Pub Date: June 22nd, 2021
ISBN: 978-1-938235-84-9
Publisher: Hub City Press

A rugged debut novel about a young man fleeing from a violent life.

The Baldwin-Felts Detective Agency was a (real-life) vicious, predatory outfit dedicated to stamping out unions at the barrel of a gun. In this captivating debut novel we meet Jude Washer, a lost 24-year-old West Virginian who joined the group for all the wrong reasons (as if there could be right reasons). The year is 1922. Jude’s father had been a mean drunk and coal miner who pushed Jude’s 10-year-old brother to an early death. He was also a union organizer, and Jude, bent on not just destroying his dad but scorching the very earth he stood on, learned to see red when he saw unions. The problem is, Jude also has a soul, even though he tries to drown it with moonshine from his flask, and the Baldwin-Felts, generally speaking, do not. The book has some wonderfully chilling set pieces, including a horrific raid on a mining camp full of workers who are perfectly willing to shoot back.
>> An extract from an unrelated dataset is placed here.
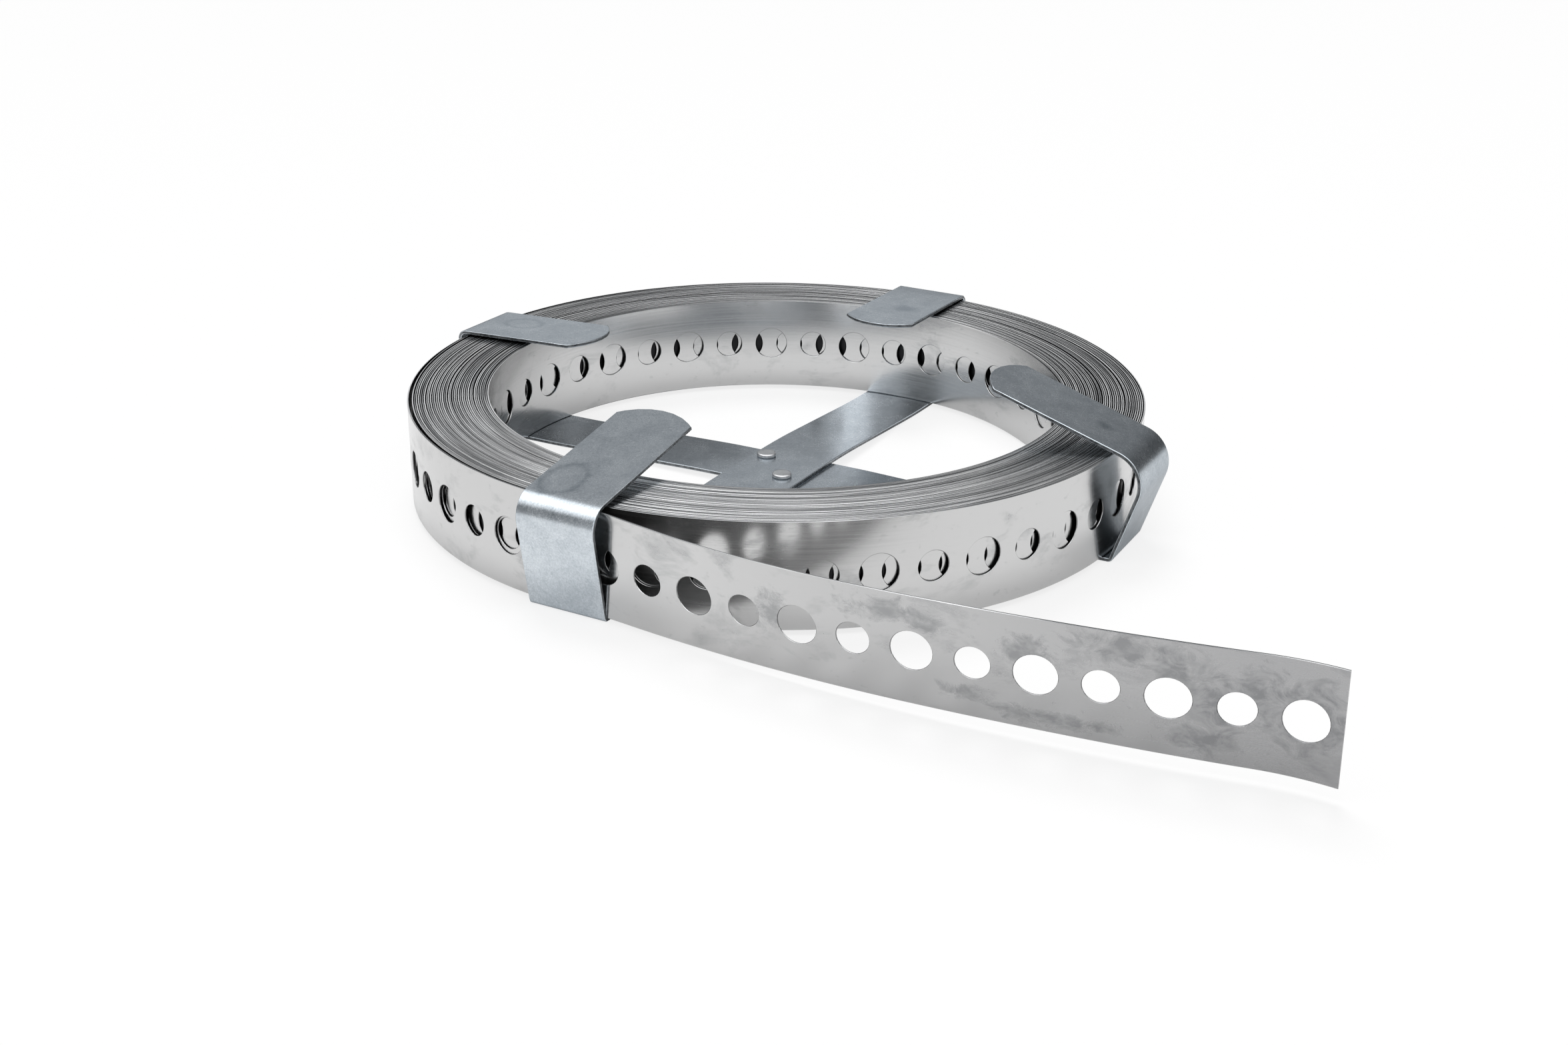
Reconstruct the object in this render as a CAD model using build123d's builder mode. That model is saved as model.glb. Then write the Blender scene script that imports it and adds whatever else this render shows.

This is where Harvey Morgan, a new recruit Jude is training, decides he’s had enough, and Jude must decide if he’ll continue down his bloodstained path or look for something resembling atonement. This fork in the road is neither broad nor simple; the author tells her story through small actions and stripped-down language, building momentum one page at a time and foregoing big gestures. Her descriptions of the rugged land of the Blue Ridge Mountains ground the action in detail, carved out word by word. You care for Jude, a decent man doing the wrong thing, and when he flees his murderous colleagues with a badly wounded Harvey, you wants a new life for him, even when you know it won’t be easy and there’s a price to pay for past sins. This is rugged writing with a moral compass and a tarnished hero slowly trying to come clean.

Stripped-down language and propulsive storytelling keep these pages turning.